Il portavoce di "La CGIL che vogliamo", Gianni Rinaldini, ha denunciato questa grave scorrettezza antidemocratica, sollevando il "legittimo e inquietante sospetto" che il motivo riguardi "il merito dei testi che la CGIL si appresterebbe a sottoscrivere". Poco prima lo stesso Rinaldini, riferendosi alle voci di capitolazione alle proposte del governo, aveva denunciato con un comunicato che "la CGIL non ha alcun mandato per trattare queste condizioni e tanto meno per modificare l'articolo 18". Anche Giorgio Cremaschi, membro del Direttivo della CGIL, ha protestato per l'esclusione, mentre il leader dei metalmeccanici della Fiom, Landini, unico esponente della minoranza invitato alla riunione, ha dato battaglia alla linea capitolazionista della segreteria sostenendo che la CGIL non ha il mandato dei lavoratori per trattare sull'articolo 18, e ha chiesto la convocazione immediata del Direttivo.

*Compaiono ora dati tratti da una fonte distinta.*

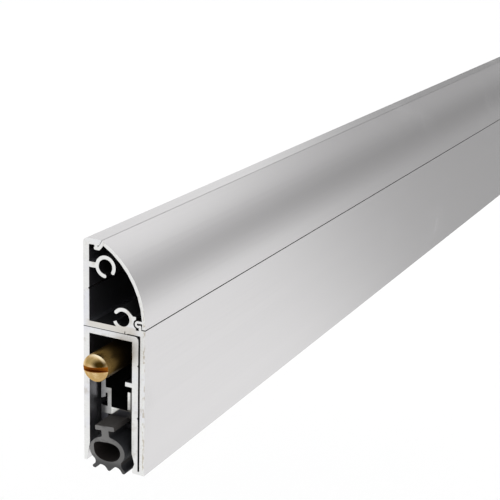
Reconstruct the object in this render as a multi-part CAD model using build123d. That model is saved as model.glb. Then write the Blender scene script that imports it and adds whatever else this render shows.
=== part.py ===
from build123d import *
import math
import os

os.makedirs("parts", exist_ok=True)

# Automatic door bottom seal, sizes in millimetres.
# X runs along the bar, the button end at -X. The front faces -Y and the door is at +Y.
# Z is up. Y = 0 is the face that lies on the door, Z = 0 the line of the fixing holes.
# Sections are drawn as (depth, height): depth from the door face, height from the foot of the front leg.

# whole bar
length = 610.0
depth = 18.0
chamber_height = 21.65
fixing_line_rise = 8.65

# housing, an upside-down channel
housing_height = 37.65
housing_gap = 0.55
back_leg_wall = 1.7
front_leg_wall = 1.75
housing_top_wall = 1.65
housing_corner_radius = 1.2
rib_thickness = 1.15
rib_reach = 2.0
foot_flare_height = 5.6
foot_flare = 0.95
back_foot = 0.5
foot_notch_height = 1.85
foot_notch_reach = 0.8
foot_hook = 0.65
drill_groove = 0.32
groove_drop_high = 7.85
groove_drop_low = 22.05

# mounting profile
back_wall = 1.7
floor_thickness = 1.6
front_leg = 1.4
lip_thickness = 0.9
lip_reach = 3.55
lip_radius = 0.5
seam_ledge_rise = 0.2
flange_thickness = 1.5
flange_reach = 5.45
flange_lean = 0.85
flange_corner = 1.2
flange_nose = 0.375
flange_nose_inner = 3.3
flange_nose_outer = 4.2
relief_width = 3.25
relief = 0.25
under_groove = 1.0
under_groove_width = 0.35
under_groove_inset = 5.85

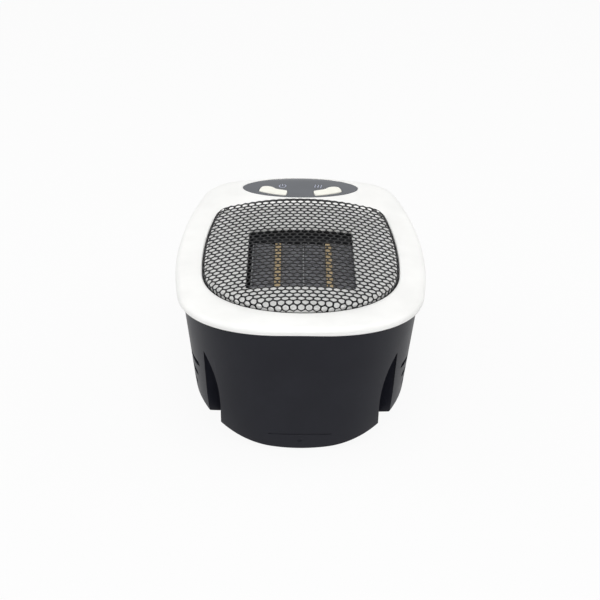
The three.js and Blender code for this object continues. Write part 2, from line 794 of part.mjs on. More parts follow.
function deck() {
  const flangeFoot = deckFlangeTop - deckFlangeSheet;
  const plateau = deckRiserInset + deckRiserSlope;
  const outer = loft([
    ring(grilleOutline, -grilleFlange, flangeFoot),
    ring(grilleOutline, -grilleFlange, deckFlangeTop),
    ring(grilleOutline, deckLipInset, deckFlangeTop),
    ring(grilleOutline, deckLipInset, deckLipTop),
    ring(grilleOutline, deckLipInset + deckLipWall, deckLipTop),
    ring(grilleOutline, plateau, -deckDrop),
  ]);
  const hollow = loft([
    ring(grilleOutline, deckRiserInset + deckFlangeSheet, flangeFoot - overrun),
    ring(grilleOutline, plateau + deckFlangeSheet, deckUnderside),
  ]);
  const window = boxAt(windowWidth, windowLength, 2 * overrun + deckSheet, 0, windowShift, -deckDrop - deckSheet / 2);
  const bosses = [];
  const bores = [];
  for (const [sideX, sideY] of fourCorners) {
    const x = sideX * ductScrewX;
    const y = windowShift + sideY * ductScrewY;
    bosses.push(drumAt(postRadius, x, y, deckBossFoot, deckUnderside + deckSheet / 2));
    bores.push(drumAt(smallScrewRadius + gap, x, y, deckBossFoot - overrun, deckUnderside));
  }
  piece('outlet_deck', bentToGrille(cutBy(joined(outer.subtract(hollow), ...bosses), window, ...bores)), whitePlastic);
}

deck();

// Heating core

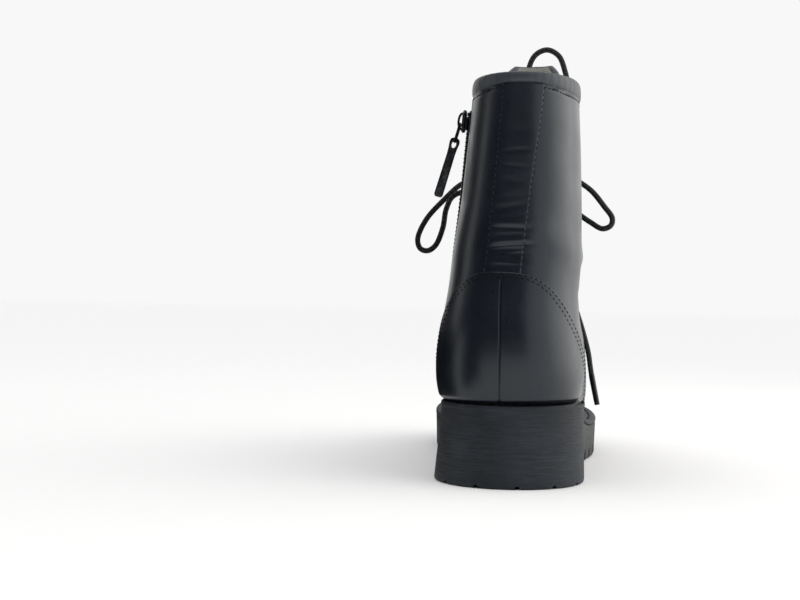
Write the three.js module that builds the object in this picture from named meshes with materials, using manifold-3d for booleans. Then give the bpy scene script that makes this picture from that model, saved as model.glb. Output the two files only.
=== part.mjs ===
// A right lace-up combat boot with a side zip, in millimetres, standing on its sole.
// +Z is up, +Y runs from heel to toe, +X is the outer (lateral) side. The origin is the middle of the
// heel's tread, on the floor.
import * as THREE from "three";
import { mergeVertices } from "three/addons/utils/BufferGeometryUtils.js";
import Module from "manifold-3d";

const wasm = await Module();
wasm.setup();

// ---------------------------------------------------------------- driving sizes

const WALL = 2.2; // leather and lining together
const GAP = 0.3; // between pieces that meet
const SEAT_GAP = 0.5; // between the welt and what stands on it, whose facets differ
const WELT_THICKNESS = 3;
const INSOLE_THICKNESS = 4;
const TONGUE_THICKNESS = 3;
const INNER_GAP = 0.6; // between the upper's curved inner face and what lies against it

// The seat is the welt's top face, on which the upper stands.
const SEAT_HEEL = 41;
const SEAT_BALL = 23;
const SEAT_TOE_SPRING = 7;
const SEAT_HEEL_END = 28; // y where the level heel seat starts to fall
const SEAT_BALL_START = 122; // y where it has come down to the ball
const SEAT_BALL_END = 158; // y where the toe spring starts
const TOE_TIP = 248;

// The tread is the underside of the sole.
const BREAST = 37; // y of the heel's front face
const ARCH_HEIGHT = 27;
const ARCH_END = BREAST + 8; // y where the level arch starts to come down
const TREAD_START = 106; // y where the forefoot comes down to the floor
const TREAD_END = 164; // y where the forefoot leaves the floor
const TREAD_TOE_SPRING = 9;
const LUG_PITCH = 14.5;
const LUG_GROOVE = 4;
const LUG_DEPTH = 5;
const LUG_REACH = 20;
const LUG_FIRST_Y = TREAD_START - 4;
const LUG_LAST_Y = TOE_TIP - 14;
const LUG_TURN = 0.9; // radians by which the lugs have turned forwards at the toe
const LUG_TURN_START = 150; // y
const LUG_TURN_RUN = 90;
const NOTCHES = 7; // round the back of the heel's lower edge
const NOTCH_WIDTH = 2.6;
const NOTCH_DEPTH = 1.6;
const NOTCH_REACH = 7;
const NOTCH_ROUND = { halfX: 40, halfY: 37.8, centreX: 0.5, centreY: 3, first: -12.5, last: 170.5 };
const NOTCH_SIDE_Y = 27; // of one more notch on each straight side

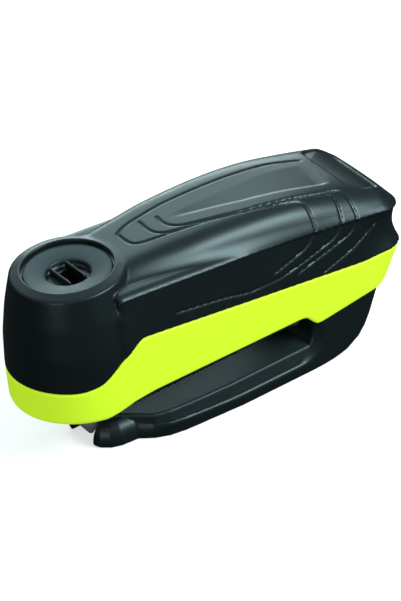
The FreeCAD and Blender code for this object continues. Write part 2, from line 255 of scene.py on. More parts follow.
# ---- grooves and shallow relief of the top cover, (x, y) above the lip and (x, z) below ----
TOP_LINES = [
    [(20.4, 3.4), (20.2, -2), (21.4, -5), (26, -6.4), (68.4, -13.9), (73, -14.6), (74.4, -16),
     (74.6, -18.5), (73.9, -21.6)],
    [(28.8, 3.9), (28.3, -1.7), (29.5, -5.3), (33.4, -7.4), (55.3, -11.4), (80.4, -13.7), (84, -14.3),
     (84.9, -16.3), (84.2, -19.3), (83.2, -21.6)],
    [(34.1, 2.3), (33.5, -2), (35.6, -6.1), (42.4, -8.4), (55.3, -11.4), (80.4, -13.7), (86.9, -13.3),
     (89, -14.4), (89.3, -19), (88.9, -21.6)],
    [(20.4, 3.4), (24, 5.4), (38, 7.2), (59.5, 7.9), (78, 8.2), (88, 6.4)],
]
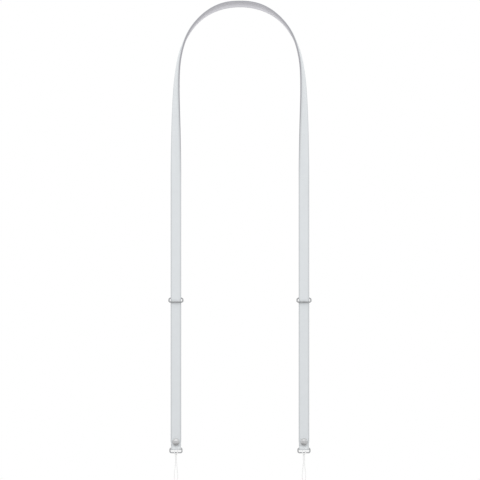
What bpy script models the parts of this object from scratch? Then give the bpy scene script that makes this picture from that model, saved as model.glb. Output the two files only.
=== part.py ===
"""A phone crossbody strap, hanging in a tall arch as it is worn.

One long band runs over the arch and down both legs. On each leg it passes through a
wire slider and ends in a round tip with a stud. Behind it a short connector hangs
from the slider and carries a wire ring, and a thin cord loop is hitched to the ring.
The origin is where the band's inner face rests on the wearer, at the top of the arch.
Metres, +Z up; the wearer faces -Y.
"""

import math

import bmesh
import bpy
import numpy as np
from mathutils import Vector

# Driving sizes
STRAP_WIDTH = 0.012
STRAP_THICKNESS = 0.0025
STRAP_EDGE_ROUND = 0.0008
STRAP_TIP_FLAT = 0.0006
LEG_SPACING = 0.1434
ARCH_RISE = 0.2091
ARCH_LEAN = 0.0526
STRAP_DROP = 0.4959
CLEARANCE = 0.0003

SLIDER_DROP = 0.3324
SLIDER_WIDTH = 0.0172
SLIDER_WIRE = 0.0016
SLIDER_BAR_STEP = 0.0045
SLIDER_CORNER = 0.0024

CONNECTOR_WIDTH = 0.0112
CONNECTOR_LAYER = 0.0013
CONNECTOR_FOLD_TAIL = 0.008
CONNECTOR_FOLD_LEAVE = 18

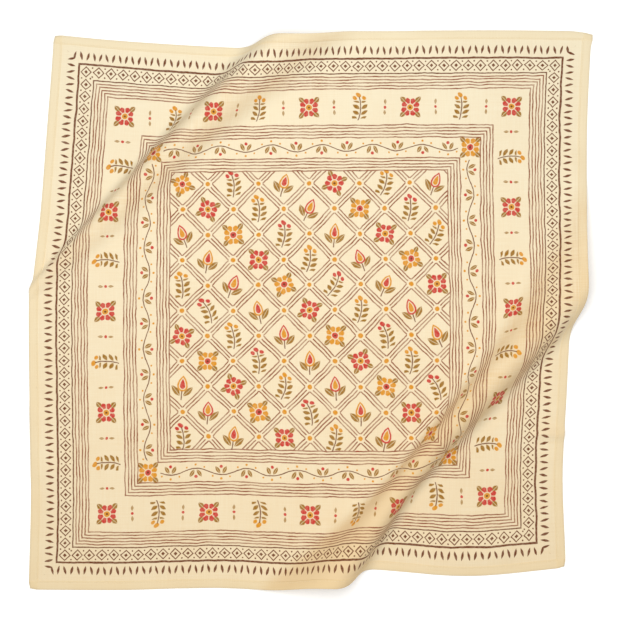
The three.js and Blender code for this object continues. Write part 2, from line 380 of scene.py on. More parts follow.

Il crumiro Bonanni ha già dichiarato il suo sì, in base alla singolare motivazione che è meglio accettare se no il governo modificherà da solo l'articolo 18! Angeletti ancora nicchia ma non ha preclusioni di principio.
Mai come in questo momento è necessario fare appello alla classe operaia e a tutti i lavoratori affinché facciano sentire la loro voce, nelle fabbriche e nelle piazze, per impedire che si consumi alle loro spalle quest'ennesimo attentato ai loro diritti fondamentali.